I couldn't imagine a life without magic or magical practices. For me, my spirituality is my magical practice, with all that entails. I've always identified as a magician and an occultist as opposed to a pagan, because of my own negative experiences with pagans. While the majority of experiences have actually been good, the experiences where pagans tried to naysay my approach and practice of magic have been experiences that demonstrated that what's really important is not the label so much as the practice, but that people will use your practice to label you and if they don't like what they see, they will attack it.

Does magic still have a role in paganism? It's up to the pagans who practice it to make a case for it. I hope they do, because I think getting rid of magic is getting rid of part of what has made different pagan traditions what they are.

Magic vs Magick

This is an article that was originally published in 2004 on Suite 101. In my Magical Experiments class, a question was asked about magic vs magick and one of the other people searched and the first result was this article...so I decided to republish it on my blog. To me it illustrates how much can be read into the even spelling of a word. The other day, in my livejournal, I got into a discussion about the word magick and why people use it. It occurred to me that I had been using this word for a long time, so much so that it had become automatic for me to write the word magick, without even thinking about it. I suspect this is also the case with many other magicians who use this word. If we use a word automatically, without thinking about it, can we really appreciate it, or what it represents?

My argument here is basically this: A word such as magick is a word that is loaded with meaning and ideology. A person who automatically uses such a word without thinking about that ultimately doesn't appreciate or realize that s/he is representing more than just his or her own take on a word. Am I being pedantic? Perhaps, but then again how you use the language says a lot about your ideologies and what traditions or beliefs you hold valuable.
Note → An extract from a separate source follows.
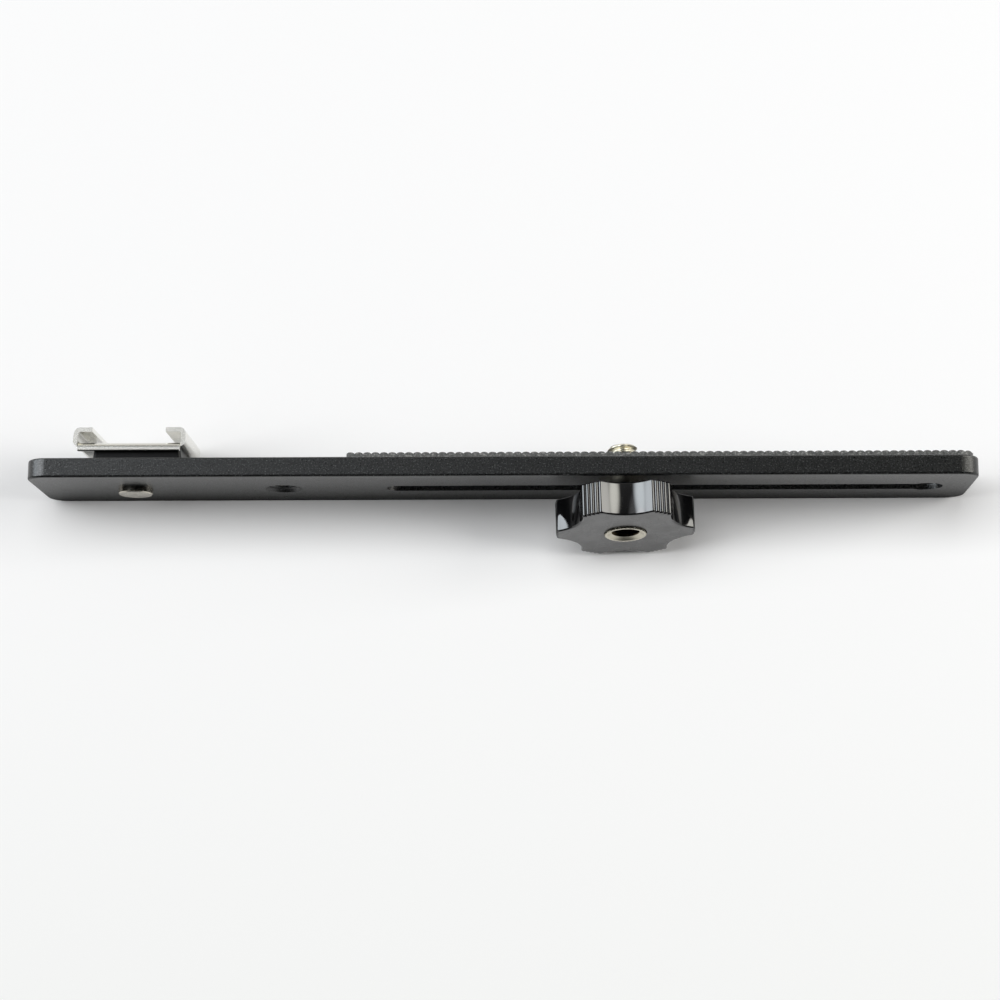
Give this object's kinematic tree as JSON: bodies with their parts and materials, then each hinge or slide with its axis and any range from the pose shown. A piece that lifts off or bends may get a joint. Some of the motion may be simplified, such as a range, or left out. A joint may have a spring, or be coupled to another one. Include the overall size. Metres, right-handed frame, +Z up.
{
  "type": "cold shoe extension bar",
  "caption": "Flat black bar with a riveted sheet-metal cold shoe at one end, a tapped hole, and a ribbed pad round a long slot that holds a captive camera screw with a lobed knob.",
  "frame": {"origin": "middle of the long edge that the bar stands on, at mid length and mid thickness", "axes": "+X along the bar from the shoe end to the keyhole end, +Y through its thickness towards the shoe and pad side, +Z up the bar's width"},
  "size_m": [0.19, 0.0227, 0.027],
  "materials": {
    "bar_coat": "satin",
    "grip_rubber": "matte",
    "spacer_black": "matte",
    "shoe_nickel": "gloss",
    "rivet_nickel": "satin",
    "washer_steel": "satin",
    "screw_nickel": "satin",
    "knob_black": "gloss"
  },
  "bodies": {
    "bar": {"bar_plate": "bar_coat", "grip_pad": "grip_rubber", "shoe_spacer": "spacer_black", "cold_shoe": "shoe_nickel", "shoe_rivet": "rivet_nickel"},
    "slider": {"screw_washer": "washer_steel"},
    "knob": {"camera_screw": "screw_nickel", "clamp_knob": "knob_black"}
  },
  "joints": [
    {"name": "screw_slide", "type": "slide", "parent": "bar", "child": "slider", "axis": [1, 0, 0], "range_m": [-0.0455, 0.0615]},
    {"name": "knob_turn", "type": "hinge", "parent": "slider", "child": "knob", "pos_m": [0.02415, 0, 0.01232], "axis": [-0.0276, 0.9891, -0.1444], "continuous": true}
  ]
}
The urban legend about the word magick is that Aleister Crowley appended the k to magic as a way of differentiating it from the magic practiced by illusionists and stage magicians. However, in looking through his writing on the subject, I was unable to find any explicit reference by Crowley for the reason he chose to add k to magic. The closest I came to finding a reference to the matter is in the following quote: "I chose therefore the name 'MAGICK' as essentially the most sublime, and actually most discredited, of all the available terms. I swore to rehabilitate magick, to identify it with my own career; and to compel mankind to respect, love, and trust that which they scorned, hated, and feared" (Crowley, 1994, p. 127). Now Crowley clearly states a reason for choosing the word magick, but not a reason that justifies the spelling. This matter gets even more complex because many magicians, in fact, use magic, not magick, when talking about their beliefs or spiritual practices.

In the discussion that occurred on my livejournal as a result of my post, one person told me the following: "I'm so used to seeing scholars and other outsiders spell it "magic," and practitioners spell it "magick," that it looks like I'm pretending to be an outsider when I drop the k" (Ulbh-Livejournal Comment). The irony here is that its not just scholars or other outsiders who use the word magic, but also fellow magicians. What's equally fascinating to realize is that the majority of writers in the occult industry do not use magick, but do use magic. Why is this important?

To me, it suggests that the use of the word magick is associated with one specific ideology, in this case Thelema. This word is not necessarily associated with other pagan belief systems and in fact there is sometimes tension between the choice of using magick or magic: "What follows is unashamedly and perhaps blatantly about something which up till recently has always been called 'Magic' (Without the k please, Mr. Crowley!)" (Gray 1984, p. 9). As can be seen, despite the seeming lighthearted joke, there is in fact some tension between the choice of magick and magic. And one author's choice to use magic as opposed to magick is indicative of not just a choice in words, but also ideologies and the traditions that inform those ideologies.

Unfortunately I haven't found any other writing that suggests an overt disapproval of either word. At most what I find are different definitions of what magic is and why it's practiced. And I find two discourses, one discourse which promotes magick, and Aleister Crowley, and another discourse, which uses magic and seeks to distance itself from Crowley. Neither word is inherently wrong to use. I think what it really comes down to is personal choice. But it's also important to know the history of the word you use. Knowing that history allows each of us to make an informed choice. Further it allows us to understand our cultural and spiritual history, which is something we need to know. Such history is easily lost and without knowing why a word is used, you cannot really know the power behind that word or what that choice says about your beliefs and ideologies. You may think as well that using magick or magic says nothing about your beliefs and ideologies, but it does, because people will identify, correctly or incorrectly, the traditions and beliefs that you draw in your spiritual practices. This, again, is why it is important to know the word you use, as well as what it means to others.

When we know our cultural and spiritual heritage, we will also know much of what informs what we do today and why. The attitude that it doesn't matter why you do something or use a particular word is ultimately apathetic, suggesting as it does that you don't really care about what informs your beliefs. Knowing the why of a matter, the how it came to be, is essential to knowing what can be done by using a word, by representing yourself and potentially other people of your beliefs. I know, if nothing else, that for now I'll use use magic, if only to question why I previously used magick so automatically that I didn't think about it.